At the range, shooting over sandbags from a shooting bench for this review, three shot groups at 100 yards with Federal Classic factory loads using the 300 grain Sierra Pro-Hunter bullet averaged .85 inch center to center. The smallest group I recorded was 5/8 (.625) inch, and the largest only 1.5 inches. The Federal Classic is the only factory load I have tested in the High Wall; with results like that I see no need to look any farther!
My standard pressure handload uses a 300 grain Hornady JHP bullet in front of 53 grains of IMR 3031 powder. The mean average of three shot groups with that load is also .85 inch at 100 yards.
When I worked up the kind of heavy handload for which I had originally purchased the test rifle, in this case a 350 grain Barnes X-Bullet at a chronographed velocity of 2121 fps (extreme spread only 18 fps), I was able to shoot 1 inch three shot groups at 100 yards despite the considerable recoil.

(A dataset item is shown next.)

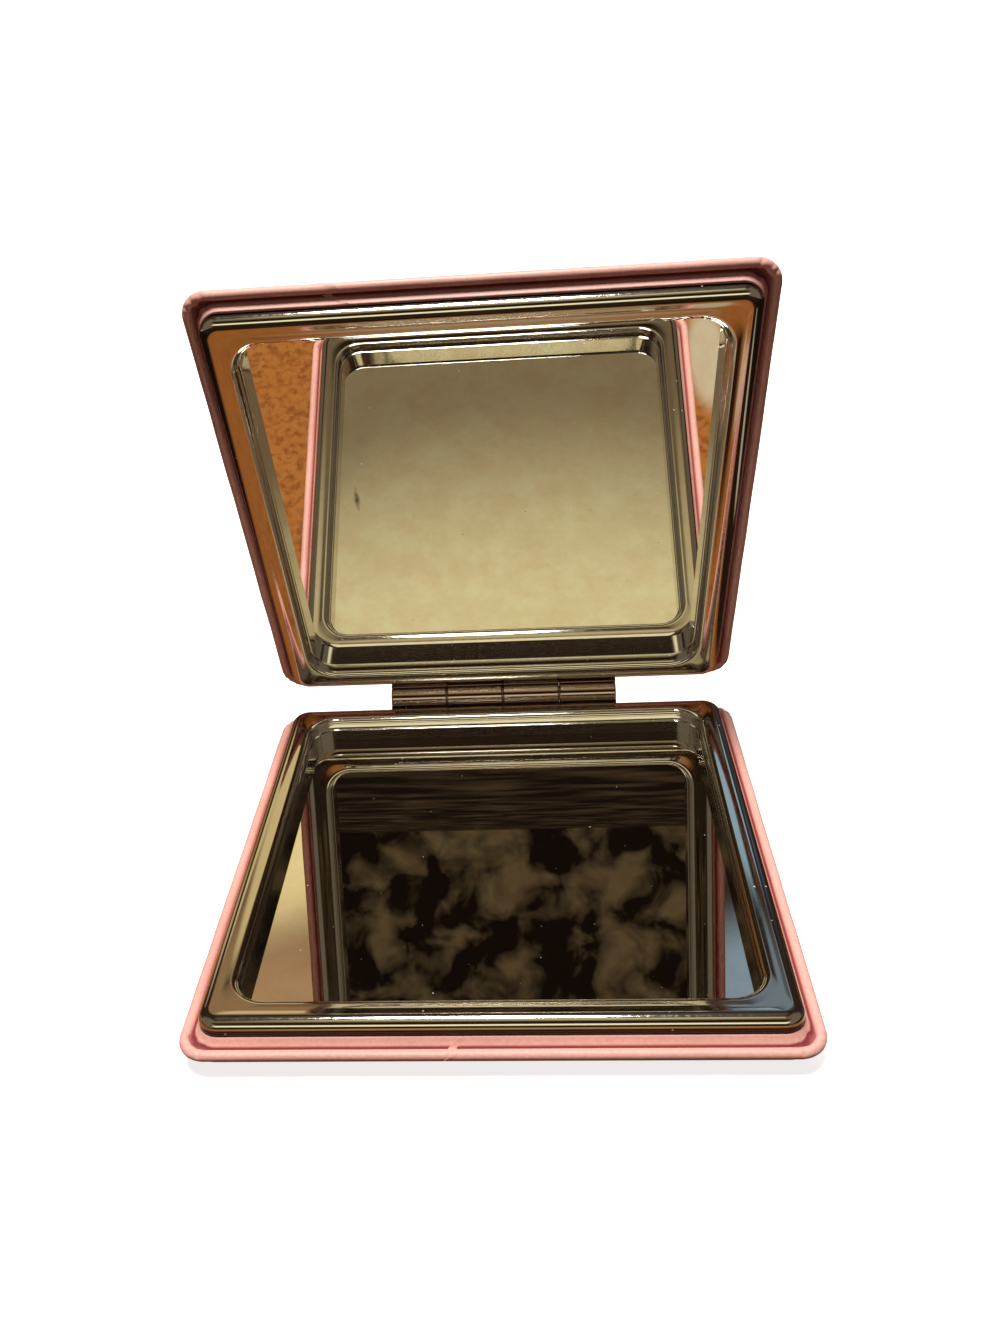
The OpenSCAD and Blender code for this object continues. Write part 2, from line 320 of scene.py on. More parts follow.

The .45-70 High Wall is a true minute of angle rifle. Don't forget, this has been achieved by yours truly, a mere recreational shooter, behind a 2.75x hunting scope. With a target scope and a competitive target shooter squeezing the trigger, the average group sizes would probably be even smaller.
I realize that reporting such groups is going to sound to many readers as if they were achieved on my word processor rather than at the range. It is a thought that has often crossed my mind when reading rifle tests in the popular print magazines, where every advertiser's rifle seems to shoot minute of angle groups. All I can say is, buy a High Wall and check it out for yourself! When I was finished testing .45-70 reloads and writing this review, the test High Wall was immediately snapped-up by another member of the Guns and Shooting Online staff. It is that good.